Widerstand gegen das von der PPE 3 projektierte explosive Wachstum der „Erneuerbaren“ kommt in den letzten Jahren immer öfter auch von Seiten der Justiz. Schon in den vergangenen Jahren haben französische Gerichte die Genehmigungen von Windparks aus rein ästhetischen Gründen annulliert. (Wir haben darüber berichtet.) Neuerdings berücksichtigen Gerichte auch psychische Belastungen durch WKA-Parks. So hat das Verwaltungs-Appellationsgericht im lothringischen Nancy kürzlich die präfektorale Genehmigung eines Riesen-Windparks des Staatskonzerns EDF mit 63 Windrädern (mit einer Gesamtkapazität von 226 MW der größte Windpark Frankreichs) in der Gegend vom Reims aufgehoben – und zwar mit der Begründung, dadurch würden sich die Bewohner der Gegend, in der ohnehin schon viele Windräder stehen, eingekreist fühlen. Schon vorher hatte die regionale Gesundheitsagentur ARS das Fehlen akustischer Untersuchungen moniert. Der Betreiber „EDF Renouvelables“ hat allerdings noch die Möglichkeit, in Revision zu gehen. Dem Verfahren werden allerdings nur geringe Chancen eingeräumt.

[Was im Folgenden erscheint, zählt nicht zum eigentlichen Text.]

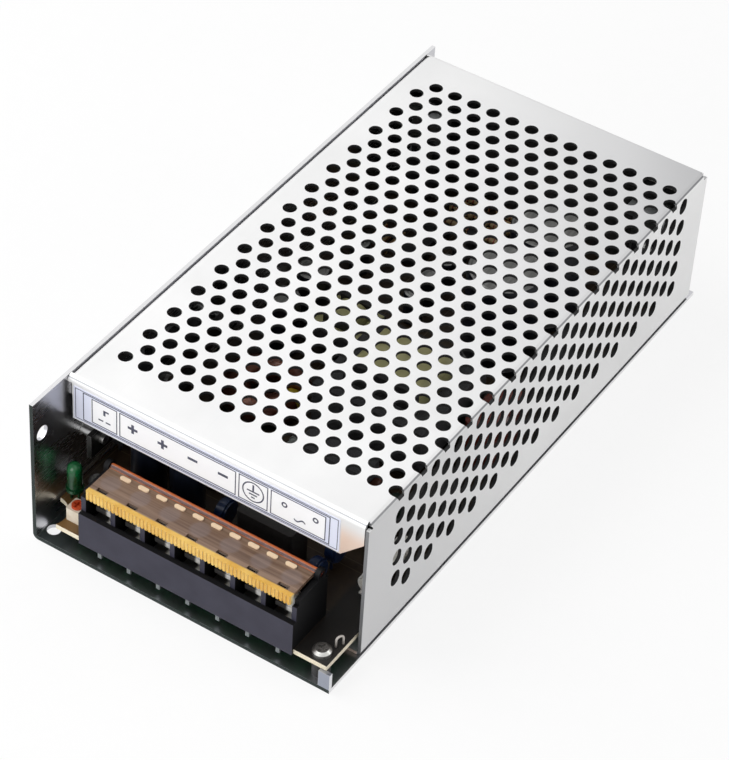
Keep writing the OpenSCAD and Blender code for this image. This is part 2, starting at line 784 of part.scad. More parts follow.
// Ring choke: ring radius, core section radius, thickness of the copper layer
ring_r = 8.8;
ring_core_r = 3.2;
copper_t = 1.3;
ring_fit = 0.1;
ring_z = board_top + ring_core_r + ring_fit + copper_t;

module output_choke_core() {
    color("gold") translate([output_choke_at[0], output_choke_at[1], ring_z]) rotate_extrude()
        translate([ring_r, 0]) circle(ring_core_r);
}

module output_choke_winding() {
    gap_angle = 24;
    color("sienna") translate([output_choke_at[0], output_choke_at[1], ring_z]) rotate(gap_angle / 2)
        rotate_extrude(angle = 360 - gap_angle) translate([ring_r, 0]) difference() {
            circle(ring_core_r + ring_fit + copper_t);
            circle(ring_core_r + ring_fit);
        }
}

// Filter choke: a square ring core that stands on edge, with a winding on each leg
filter_core = [22, 20, 8];
filter_bar = 5;
filter_z = board_top + 3.4 + filter_core[1] / 2;

module at_filter_choke() {
    translate([filter_choke_at[0], filter_choke_at[1], filter_z]) rotate([90, 0, 0]) children();
}

module filter_choke_core() {
    color("#3a3a3c") at_filter_choke() translate([0, 0, -filter_core[2] / 2]) linear_extrude(filter_core[2])
        difference() {
            square([filter_core[0], filter_core[1]], center = true);
            square([filter_core[0] - 2 * filter_bar, filter_core[1] - 2 * filter_bar], center = true);
        }
}

// Wound sleeves with flanged ends and feet, each round one upright leg of the core
module filter_choke_windings() {
    fit = 0.15;
    h = filter_core[1] - 2 * filter_bar - 0.2;
    wrap = 2.2;
    hole = [filter_bar + 2 * fit, filter_core[2] + 2 * fit];
    color("peru") at_filter_choke() for (s = [-1, 1]) translate([s * (filter_core[0] - filter_bar) / 2, 0, 0]) {
        rotate([90, 0, 0]) translate([0, 0, -h / 2]) linear_extrude(h) difference() {
            translate([-hole[0] / 2 - wrap, -hole[1] / 2 - wrap])
                rounded_rect(hole[0] + 2 * wrap, hole[1] + 2 * wrap, 2);
            square(hole, center = true);
        }
        for (t = [-1, 1]) translate([-1, -filter_z + board_top, t * (hole[1] / 2 + wrap - 1.2) - 0.6])
            cube([2, filter_z - board_top - h / 2 + eps, 1.2]);
    }
}

// ---------------------------------------------------------------- capacitors

// Round can with a rolled shoulder and a groove near its foot
module can(r, h) {
    groove = r * 0.06;
    rotate_extrude() polygon([[0, 0], [r - 0.4, 0], [r, 0.4], [r, 2], [r - groove, 2.5], [r, 3],
        [r, h - 0.9], [r - 0.3, h - 0.25], [r - 0.9, h], [r - 1.4, h - 0.3], [0, h - 0.3]]);
}

module cans(spots, r, h) {
    for (p = spots) translate([p[0], p[1], board_top]) can(r, h);
}

module bulk_capacitors() {
    color("#3c4a5a") cans(bulk_at, bulk_r, bulk_h);
}

module output_capacitors() {
    color("#3c4a5a") cans(output_at, output_r, output_h);
}

module small_capacitors() {
    color("#3c4a5a") cans(small_at, small_r, small_h);
}

module film_capacitors() {
    color("gold") {
        translate([film_at[0], film_at[1], board_top]) rounded_box(film_size, 1);
        translate([film_block_at[0], film_block_at[1], board_top]) rounded_box(film_block, 1);
    }
}

module coupling_capacitor() {
    lift = 0.6;
    wire = 0.8;
    color("brown") translate([coupling_at[0], coupling_at[1], board_top]) {
        translate([0, 0, lift]) rounded_box(coupling_size, 2);
        for (s = [-1, 1]) translate([-wire / 2, s * coupling_size[1] * 0.375 - wire / 2, 0])
            cube([wire, wire, lift + eps]);
    }
}

// Coated disc on edge on two wires, its flat faces along X
module disc_part(r, t) {
    translate([-t / 2, 0, r + 2]) rotate([0, 90, 0]) {
        cylinder(h = t, r = r - 0.5);
        translate([0, 0, t * 0.2]) cylinder(h = t * 0.6, r = r);
    }
    for (s = [-1, 1]) translate([-0.3, s * r * 0.55 - 0.3, 0]) cube([0.6, 0.6, r + 1]);
}

module safety_capacitors() {
    color("steelblue") for (p = safety_at) translate([p[0], p[1], board_top])
        disc_part(safety_r, safety_t);
}

module thermistor() {
    color("#2f3b2f") translate([thermistor_at[0], thermistor_at[1], board_top])
        disc_part(thermistor_r, thermistor_t);
}

// ---------------------------------------------------------------- mains parts

fuse_r = 2.6;
fuse_l = 20;
fuse_z = board_top + 4.6;

module fuse_tube() {
    cap_l = 5;
    color("white") translate([fuse_at[0], fuse_at[1] - fuse_l / 2, fuse_z]) rotate([-90, 0, 0]) {
        cylinder(h = fuse_l, r = fuse_r - 0.2);
        for (y = [0, fuse_l - cap_l]) translate([0, 0, y]) cylinder(h = cap_l, r = fuse_r);
    }
}

module fuse_clips() {
    clip_w = 4;
    t = 0.5;
    color("silver") for (s = [-1, 1]) translate([fuse_at[0], fuse_at[1] + s * (fuse_l / 2 - 2.5), 0])
        along_y(-clip_w / 2, clip_w / 2) {
            translate([0, fuse_z]) difference() {
                circle(fuse_r + 0.05 + t);
                circle(fuse_r + 0.05);
                translate([-5, 1.2]) square([10, 5]);
            }
            translate([-fuse_r, board_top]) square([2 * fuse_r, t]);
            translate([-0.6, board_top]) square([1.2, fuse_z - fuse_r - 0.05 - board_top]);
        }
}

module bridge_rectifier() {
    color("#1c1c1c") translate([bridge_at[0], bridge_at[1], board_top]) {
        translate([0, 0, 2.5]) rounded_box(bridge_size, 0.6);
        for (k = [-1.5:1:1.5]) translate([-0.4, k * bridge_pin_step - 0.6, 0]) cube([0.8, 1.2, 2.5 + eps]);
    }
}

// ---------------------------------------------------------------- power transistors

// Tab package: body, metal tab and three legs; its back face is on X = 0, body towards +X
module tab_package(w, body_h, tab_h, t, foot) {
    translate([0, -w / 2, foot]) cube([t, w, body_h]);
    difference() {
        translate([0, -w / 2, foot]) cube([tab_t, w, body_h + tab_h]);
        translate([-cut, 0, foot + body_h + tab_h / 2]) rotate([0, 90, 0])
            cylinder(h = t + 2 * cut, r = m3_r + screw_fit);
    }
    for (k = [-1, 0, 1]) translate([t / 2 - 0.3, k * w / 4 - 0.5, 0]) cube([0.6, 1, foot + eps]);
}

sink_hole_z = board_top + switch_legs + switch_h + switch_tab / 2;

module heat_sinks() {
    color("whitesmoke") for (p = sink_at) translate([p[0] - sink_w / 2, p[1], board_top]) difference() {
        union() {
            cube([sink_w, sink_t, sink_h]);
            translate([0, -sink_lip, sink_h - sink_t]) cube([sink_w, sink_lip + eps, sink_t]);
        }
        translate([sink_w / 2, -cut, sink_hole_z - board_top]) rotate([-90, 0, 0])
            cylinder(h = sink_t + 2 * cut, r = m3_r + thread_fit);
    }
}

module switching_transistors() {
    color("#1c1c1c") for (p = sink_at) translate([p[0], p[1], board_top]) rotate(-90)
        tab_package(switch_w, switch_h, switch_tab, switch_t, switch_legs);
}

module transistor_screws() {
    color("silver") for (p = sink_at) translate([p[0], p[1] - tab_t, sink_hole_z]) rotate([90, 0, 0])
        pan_screw(pan_r, pan_h, m3_r, tab_t + sink_t + 1.5);
}

module output_rectifiers() {
    color("#1c1c1c") for (y = rectifier_y) translate([package_x, y, board_top]) {
        translate([0, -package_w / 2, package_legs]) cube([package_t, package_w, package_h]);
        for (k = [-1, 0, 1]) translate([2, k * package_w * 0.35 - 0.6, 0]) cube([0.7, 1.2, package_legs + eps]);
    }
}

module insulating_pads() {
    rim = 1.1;
    color("lightsteelblue") for (y = rectifier_y)
        translate([pad_x, y - package_w / 2 - rim, board_top + package_legs - rim])
            cube([pad_t, package_w + 2 * rim, package_h + 2 * rim]);
}

module clamp_bar() {
    color("silver") difference() {
        translate([bar_x, bar_y[0] - bar_end, bar_z - bar_h / 2])
            cube([bar_t, bar_y[2] - bar_y[0] + 2 * bar_end, bar_h]);
        for (y = bar_y) translate([bar_x - cut, y, bar_z]) rotate([0, 90, 0])
            cylinder(h = bar_t + 2 * cut, r = m3_r + thread_fit);
    }
}

module clamp_bar_screws() {
    color("silver") for (y = bar_y) translate([x_left, y, bar_z]) rotate([0, -90, 0])
        flat_screw(bar_x + bar_t + 1.2 - x_left);
}

// ---------------------------------------------------------------- small parts

module control_chip() {
    color("#1c1c1c") translate([chip_at[0], chip_at[1], board_top]) {
        translate([0, 0, 0.6]) rounded_box(chip_size, 0.4);
        for (s = [-1, 1], k = [-3.5:1:3.5])
            translate([s * (chip_size[0] / 2 + 0.3) - 0.4, k * chip_pin_step - 0.25, 0]) cube([0.8, 0.5, 2.2]);
    }
}

// Barrel with two wires bent down to the board; its axis is along X
module axial_part(l, r, lift) {
    wire = 0.6;
    translate([0, 0, lift]) rotate([0, 90, 0]) translate([0, 0, -l / 2]) {
        cylinder(h = l, r = r * 0.88);
        cylinder(h = l * 0.22, r = r);
        translate([0, 0, l * 0.78]) cylinder(h = l * 0.22, r = r);
    }
    for (s = [-1, 1]) {
        translate([s * (l / 2 + 1) - 1 - eps, -wire / 2, lift - wire / 2]) cube([2 + 2 * eps, wire, wire]);
        translate([s * (l / 2 + 2) - wire / 2, -wire / 2, 0]) cube([wire, wire, lift + wire / 2]);
    }
}

module signal_resistors() {
    half = (resistor_rows - 1) / 2;
    color("tan") {
        for (p = resistor_rows_at, k = [-half:half])
            translate([p[0], p[1] + k * resistor_step, board_top])
                axial_part(resistor_l, resistor_r, resistor_lift);
        for (k = [-1:1]) translate([resistor_trio_at[0] + k * resistor_step, resistor_trio_at[1], board_top])
            rotate(90) axial_part(resistor_l, resistor_r, resistor_lift);
    }
}

module power_resistors() {
    color("lightblue") {
        for (s = [-1, 1]) translate([power_pair_at[0], power_pair_at[1] + s * power_step / 2, board_top])
            axial_part(power_l, power_r, power_lift);
        translate([power_single_at[0], power_single_at[1], board_top]) rotate(90)
            axial_part(power_l, power_r, power_lift);
    }
}

module signal_transistors() {
    legs = 4;
    color("#1c1c1c") for (p = to92_at) translate([p[0], p[1], board_top]) {
        translate([0, 0, legs]) linear_extrude(to92_h) difference() {
            circle(to92_r);
            translate([-to92_r - 1, to92_r * 0.55]) square([2 * to92_r + 2, to92_r]);
        }
        for (k = [-1, 0, 1]) translate([k * 1.27 - 0.2, -0.2, 0]) cube([0.4, 0.4, legs + eps]);
    }
}

// ---------------------------------------------------------------- nodes

chassis();
mesh_cover();
terminal_label();
cover_side_screws();
cover_base_screws();
insulating_sheet();
board_standoffs();
circuit_board();
board_screws();
terminal_housing();
terminal_contacts();
terminal_cover();
terminal_screw(1);  // terminal_screw_1
terminal_screw(2);  // terminal_screw_2
terminal_screw(3);  // terminal_screw_3
terminal_screw(4);  // terminal_screw_4
terminal_screw(5);  // terminal_screw_5
terminal_screw(6);  // terminal_screw_6
terminal_screw(7);  // terminal_screw_7
clamp_plate(1);  // clamp_plate_1
clamp_plate(2);  // clamp_plate_2
clamp_plate(3);  // clamp_plate_3
clamp_plate(4);  // clamp_plate_4
clamp_plate(5);  // clamp_plate_5
clamp_plate(6);  // clamp_plate_6
clamp_plate(7);  // clamp_plate_7
power_lamp();
trimmer_body();
trimmer_rotor();
transformer_core();
transformer_bobbin();
transformer_winding();
driver_core();
driver_bobbin();
driver_winding();
output_choke_core();
output_choke_winding();
filter_choke_core();
filter_choke_windings();
bulk_capacitors();
output_capacitors();
small_capacitors();
film_capacitors();
coupling_capacitor();
safety_capacitors();
fuse_tube();
fuse_clips();
thermistor();
bridge_rectifier();
heat_sinks();
switching_transistors();
transistor_screws();
output_rectifiers();
insulating_pads();
clamp_bar();
clamp_bar_screws();
control_chip();
signal_resistors();
power_resistors();
signal_transistors();
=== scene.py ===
import math

import bmesh
import bpy
from mathutils import Matrix, Vector


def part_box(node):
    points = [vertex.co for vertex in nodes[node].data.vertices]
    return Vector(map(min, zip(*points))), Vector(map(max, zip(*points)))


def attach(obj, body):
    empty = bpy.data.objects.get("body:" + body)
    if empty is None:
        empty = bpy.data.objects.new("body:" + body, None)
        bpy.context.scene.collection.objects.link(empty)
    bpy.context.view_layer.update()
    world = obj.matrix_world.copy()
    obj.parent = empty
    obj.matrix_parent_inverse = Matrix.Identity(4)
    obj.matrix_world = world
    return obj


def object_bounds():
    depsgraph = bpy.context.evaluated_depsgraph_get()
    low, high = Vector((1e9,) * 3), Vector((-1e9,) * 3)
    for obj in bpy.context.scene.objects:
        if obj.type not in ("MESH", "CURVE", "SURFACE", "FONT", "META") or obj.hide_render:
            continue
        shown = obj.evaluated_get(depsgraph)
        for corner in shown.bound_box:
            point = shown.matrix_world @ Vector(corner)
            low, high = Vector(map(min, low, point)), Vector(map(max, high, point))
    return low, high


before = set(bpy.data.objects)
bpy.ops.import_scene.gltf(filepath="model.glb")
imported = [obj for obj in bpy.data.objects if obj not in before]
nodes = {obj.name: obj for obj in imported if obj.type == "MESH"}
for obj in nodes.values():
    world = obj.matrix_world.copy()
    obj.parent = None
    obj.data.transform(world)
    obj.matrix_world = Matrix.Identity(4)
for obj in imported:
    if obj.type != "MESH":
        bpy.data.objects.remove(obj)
cad_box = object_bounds()

MM = 0.001
WHITE = (1, 1, 1, 1)

# ---------------------------------------------------------------- measures, in millimetres

# the case's outer planes
LEFT, FRONT = (round(level / MM, 3) for level in cad_box[0][:2])
RIGHT, REAR, TOP = (round(level / MM, 3) for level in cad_box[1])

# the front of the cover's lip, which the label lies on
label_low, label_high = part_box("terminal_label")
LIP = round(label_high.y / MM, 3)

# the seven ways of the terminal strip
way_x = [sum(corner.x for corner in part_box(f"terminal_screw_{i}")) / 2 / MM for i in range(1, 8)]
way_pitch = (way_x[6] - way_x[0]) / 6
screw_y = sum(corner.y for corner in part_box("terminal_screw_1")) / 2 / MM


def paint(red, green, blue):
    """A colour as it shows on a screen, 0 to 255 a channel, turned into Blender's linear colour."""
    linear = []
    for level in (red, green, blue):
        share = level / 255
        linear.append(share / 12.92 if share <= 0.04045 else ((share + 0.055) / 1.055) ** 2.4)
    return (linear[0], linear[1], linear[2], 1.0)


# ---------------------------------------------------------------- shader kit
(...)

Nur langsam verbreitet sich in Frankreich die Einsicht, dass sich das Land, wie ganz Europa, in einem globalen Energiekrieg befindet. Westeuropa ist zu fast 60 Prozent von Energie-Importen abhängig und befindet sich eingezwängt zwischen den USA, die seit einigen Jahren energieautark sind, und Russland, das schon lange energieautark ist. Die beiden Großmächte können deshalb mit Europa im Prinzip machen, was sie wollen. Frankreich ist das einzige westeuropäische Land, das dank seiner Kernkraftwerke erheblich weniger von Energieimporten abhängig ist und noch die Chance hätte, eine souveräne Energiepolitik ins Werk zu setzen. Diese Politik müsste damit beginnen, die französischen Stromkunden durch ein anderes Tarifsystem endlich wieder in den Genuss der niedrigen Gestehungskosten des Kernkraft-Stroms komm en zu lassen. Das würde der bereits fortgeschrittenen Abwanderung von Industriebetrieben entgegenwirken. Präsident Emmanuel Macron hat das 2022 in seiner vielzitierten Rede in der ostfranzösischen Industriestadt Belfort angedeutet, als er eine „Renaissance der Kernenergie“ ankündigte. Doch dabei ist es bislang leider geblieben.